What’s more, 55% of property managers said that they are less likely to offer concessions or lower rents in order to fill vacancies. One reason why they’re getting even tougher: They are in a stronger position than they were this time last year. More than 46% of property managers surveyed reported a decrease in rental vacancies in Rent.com’s survey and, in the second quarter of 2015, vacancy rates in the U.S. for rental housing was 6.8%, the lowest it has been in almost 20 years, according to data from the U.S. Census Bureau.

Despite this, many renters are spending more than 30% of their income on rent (the amount generally recommended) and need help qualifying for the lease. Around 43% of property managers reported seeing an increase in the number of applicants who do not meet the income requirements on their own and require a guarantor, Rent.com found, and 34% reported that renters are holding on tight to their apartments and renewing their leases (up from 29% in 2014), either because they face higher rents elsewhere or they’re choosing not to buy property.

The number of Americans spending more than half of their income on rent will rise by 11% from 11.8 million in 2015 to 13.1 million in 2025, a survey released last month by Harvard University’s Joint Center for Housing Studies and Enterprise Community Partners, an affordable-housing group, found. This calculation is based on rents and incomes only growing in line with inflation (2% a year). In 2013, more than one-quarter of all renters — or 11.2 million renter households — were spending more than half their salary on rent, 3 million more than in 2000.

“The need for affordable housing is already overwhelming the capacity of federal, state and local governments to supply assistance,” the study found. But the private sector is unable to supply new units at rents low enough to reach low-income renters, it added. “Indeed, as of 2013, the median rent of a newly constructed unit of $1,290 was equal to about half the median renter’s monthly household income, underscoring the urgent need for policy makers to consider enhanced levels of support for rental housing particularly for lowest-income households.”

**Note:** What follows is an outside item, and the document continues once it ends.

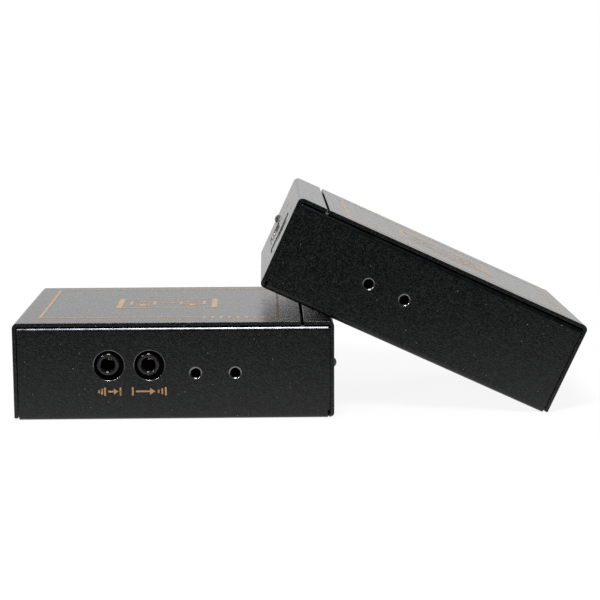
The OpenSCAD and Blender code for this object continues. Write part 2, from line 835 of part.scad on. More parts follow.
module crystal() {
    reach = (crystal_l - crystal_w) / 2;
    x = board_x0 + crystal_shares[0] * (board_x1 - board_x0);
    color(steel) translate([x, board_y(crystal_shares[1]), board_top]) {
        translate([-crystal_l / 2, -crystal_w / 2, 0]) cube([crystal_l, crystal_w, crystal_base]);
        translate([-reach, -crystal_w / 2, 0]) cube([2 * reach, crystal_w, crystal_h]);
        for (side = [-1, 1]) translate([side * reach, 0, 0]) cylinder(h = crystal_h, r = crystal_w / 2);
    }
}

// The sender stands where it is drawn, moved so that the pair's middle is over the origin
module sender() {
    translate(-middle) children();
}

// The receiver is turned round and leans on the sender's upper edge at the socket end
module receiver() {
    translate([lean_x, lean_shift, lean_z] - middle) rotate([0, lean_deg, 0])
        translate([body_l, body_d, 0]) rotate(180) children();
}

sender() base();  // sender_base
sender() walls();  // sender_walls
sender() cover();  // sender_cover
sender() cover_screws();  // sender_cover_screws
sender() circuit_board();  // sender_circuit_board
sender() board_standoffs();  // sender_board_standoffs
sender() board_screws();  // sender_board_screws
sender() picture_socket_shell();  // sender_picture_socket_shell
sender() picture_socket_insert();  // sender_picture_socket_insert
sender() picture_socket_contacts();  // sender_picture_socket_contacts
sender() power_socket_body();  // sender_power_socket_body
sender() power_socket_pin();  // sender_power_socket_pin
sender() power_socket_leaf();  // sender_power_socket_leaf
sender() network_socket_shield();  // sender_network_socket_shield
sender() network_socket_body();  // sender_network_socket_body
sender() network_socket_contacts();  // sender_network_socket_contacts
sender() ir_in() jack_body();  // sender_ir_in_jack_body
sender() ir_in() jack_leaf();  // sender_ir_in_jack_leaf
sender() ir_in() jack_terminals();  // sender_ir_in_jack_terminals
sender() ir_out() jack_body();  // sender_ir_out_jack_body
sender() ir_out() jack_leaf();  // sender_ir_out_jack_leaf
sender() ir_out() jack_terminals();  // sender_ir_out_jack_terminals
sender() status_lamp();  // sender_status_lamp
sender() lamp_leads();  // sender_lamp_leads
sender() main_chip();  // sender_main_chip
sender() heat_sink();  // sender_heat_sink
sender() line_transformer();  // sender_line_transformer
sender() capacitors();  // sender_capacitors
sender() power_choke();  // sender_power_choke
sender() crystal();  // sender_crystal
receiver() base();  // receiver_base
receiver() walls();  // receiver_walls
receiver() cover();  // receiver_cover
receiver() cover_screws();  // receiver_cover_screws
receiver() circuit_board();  // receiver_circuit_board
receiver() board_standoffs();  // receiver_board_standoffs
receiver() board_screws();  // receiver_board_screws
receiver() picture_socket_shell();  // receiver_picture_socket_shell
receiver() picture_socket_insert();  // receiver_picture_socket_insert
receiver() picture_socket_contacts();  // receiver_picture_socket_contacts
receiver() power_socket_body();  // receiver_power_socket_body
receiver() power_socket_pin();  // receiver_power_socket_pin
receiver() power_socket_leaf();  // receiver_power_socket_leaf
receiver() network_socket_shield();  // receiver_network_socket_shield
receiver() network_socket_body();  // receiver_network_socket_body
receiver() network_socket_contacts();  // receiver_network_socket_contacts
receiver() ir_in() jack_body();  // receiver_ir_in_jack_body
receiver() ir_in() jack_leaf();  // receiver_ir_in_jack_leaf
receiver() ir_in() jack_terminals();  // receiver_ir_in_jack_terminals
receiver() ir_out() jack_body();  // receiver_ir_out_jack_body
receiver() ir_out() jack_leaf();  // receiver_ir_out_jack_leaf
receiver() ir_out() jack_terminals();  // receiver_ir_out_jack_terminals
receiver() status_lamp();  // receiver_status_lamp
receiver() lamp_leads();  // receiver_lamp_leads
receiver() main_chip();  // receiver_main_chip
receiver() heat_sink();  // receiver_heat_sink
receiver() line_transformer();  // receiver_line_transformer
receiver() capacitors();  // receiver_capacitors
receiver() power_choke();  // receiver_power_choke
receiver() crystal();  // receiver_crystal
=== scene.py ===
import json
import math

import bpy
from mathutils import Matrix, Vector

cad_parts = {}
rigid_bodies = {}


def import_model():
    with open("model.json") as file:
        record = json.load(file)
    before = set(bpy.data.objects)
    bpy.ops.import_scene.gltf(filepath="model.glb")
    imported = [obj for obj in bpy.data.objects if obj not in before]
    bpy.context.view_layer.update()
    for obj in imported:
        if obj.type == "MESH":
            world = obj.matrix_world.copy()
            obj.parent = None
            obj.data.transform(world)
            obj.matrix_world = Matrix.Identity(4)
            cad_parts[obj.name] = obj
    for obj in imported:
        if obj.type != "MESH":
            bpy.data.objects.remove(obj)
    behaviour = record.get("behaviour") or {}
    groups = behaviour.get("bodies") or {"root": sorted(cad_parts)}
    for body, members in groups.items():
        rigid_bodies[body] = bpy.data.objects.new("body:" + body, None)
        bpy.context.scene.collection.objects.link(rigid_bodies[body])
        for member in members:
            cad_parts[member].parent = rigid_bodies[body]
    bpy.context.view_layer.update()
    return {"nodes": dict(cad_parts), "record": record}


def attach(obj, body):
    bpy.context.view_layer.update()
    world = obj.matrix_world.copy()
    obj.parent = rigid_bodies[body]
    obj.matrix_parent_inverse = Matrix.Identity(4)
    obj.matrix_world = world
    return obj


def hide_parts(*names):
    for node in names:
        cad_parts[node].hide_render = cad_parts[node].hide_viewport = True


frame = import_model()
mm = 0.001

case = {
    "length": 85.0,
    "depth": 62.0,
    "height": 26.2,
    "bendRadius": 1.4,
    "footGap": 0.6,
    "endGap": 1.2,  # the cover's end panel and the air behind it
    "lean": 24.7,
    "leanShift": 4.0,
    "restGap": 0.2,
}


# Each box has its own frame: X from the network end, Y from the jack side, Z up from the underside
def standBoxes():
    s, c = math.sin(math.radians(case["lean"])), math.cos(math.radians(case["lean"]))
    length, height, bend = case["length"], case["height"], case["bendRadius"]
    rise = max(length * s - case["footGap"] * c, (length - case["endGap"]) * s)
    along = length - bend + (c * (height - bend - rise) + bend + case["restGap"]) / s
    reach = along + (length - bend) * c + (height - bend) * s + bend
    middle = Vector((reach / 2, (case["depth"] + case["leanShift"]) / 2, 0)) * mm
    corner = Vector((along, case["leanShift"], rise)) * mm
    turned = Matrix.Translation(Vector((length, case["depth"], 0)) * mm) @ Matrix.Rotation(math.pi, 4, "Z")
    leaning = Matrix.Translation(corner - middle) @ Matrix.Rotation(math.radians(case["lean"]), 4, "Y")
    return {"sender": Matrix.Translation(-middle), "receiver": leaning @ turned}


boxPlaces = standBoxes()

cameraView = {
    "place": (-9.457, -468.542, 101.533),
    "right": (0.9997659, -0.0212424, -0.0041114),
    "down": (-0.0074107, -0.1576614, -0.9874654),
    "forward": (0.0203279, 0.9872647, -0.1577819),
    "focalPixels": 1674.56,
    "framePixels": 600,
    "sensor": 36,
    "nearest": 0.01,
    "farthest": 20,
}


def addCamera():
    right, down, forward = (Vector(cameraView[key]) for key in ("right", "down", "forward"))
    turn = Matrix((right, -down, -forward)).transposed()
    bpy.ops.object.camera_add(location=Vector(cameraView["place"]) * mm, rotation=turn.to_euler())
    camera = bpy.context.object
    camera.name = "photo_camera"
    camera.data.sensor_width = cameraView["sensor"]
    camera.data.lens = cameraView["focalPixels"] * cameraView["sensor"] / cameraView["framePixels"]
    camera.data.clip_start = cameraView["nearest"]
    camera.data.clip_end = cameraView["farthest"]
    bpy.context.scene.camera = camera


addCamera()
print("camera stands")


# A link in a shader: arithmetic on it adds Math nodes
class Wire:
    def __init__(self, shading, socket):
        self.shading = shading
        self.socket = socket

    def reckon(self, operation, other, flipped=False):
        first, second = (other, self) if flipped else (self, other)
        return self.shading.node("ShaderNodeMath", {"operation": operation}, {0: first, 1: second})

    def __add__(self, other):
        return self.reckon("ADD", other)

    def __radd__(self, other):
        return self.reckon("ADD", other, True)

    def __sub__(self, other):
        return self.reckon("SUBTRACT", other)

    def __rsub__(self, other):
        return self.reckon("SUBTRACT", other, True)

    def __mul__(self, other):
        return self.reckon("MULTIPLY", other)

    def __rmul__(self, other):
        return self.reckon("MULTIPLY", other, True)

    def __lt__(self, other):
        return self.reckon("LESS_THAN", other)

    def __gt__(self, other):
        return self.reckon("GREATER_THAN", other)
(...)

New York and San Francisco are still the most expensive cities to rent in the U.S. Rents in San Francisco surged 14% to $3,530 year over year for one-bedroom apartments available in September, a separate analysis of one million listings of 50 cities by apartment rental site Zumper found, and they rose by over 5% to $3,160 in New York. Rent has jumped in secondary cities too, including Oakland, Calif. (up 23% year over year to $2,030), Jacksonville, Fla. (up 16% to $870), Kansas City, Mo. (up 15% to $770) and Fresno, Calif. (up 17% to $770).

In New York, the real estate market is also dominated by brokers who charge a fee of 15% of the annual rent. On an apartment with a $2,000 monthly rent, Thornton needed a $3,600 broker fee, $2,000 deposit and $2,000 first month’s rent. “The effect on New York’s economy is not sustainable over the long-term,” he says. Real estate developers are charging “aspirational” prices in up-and-coming neighborhoods before — not after — the neighborhood has blossomed, he adds. “I think there are slightly lesser versions of this happening in smaller cities all over America. They have got us over a barrel. What else are we going to do? We have to move somewhere.”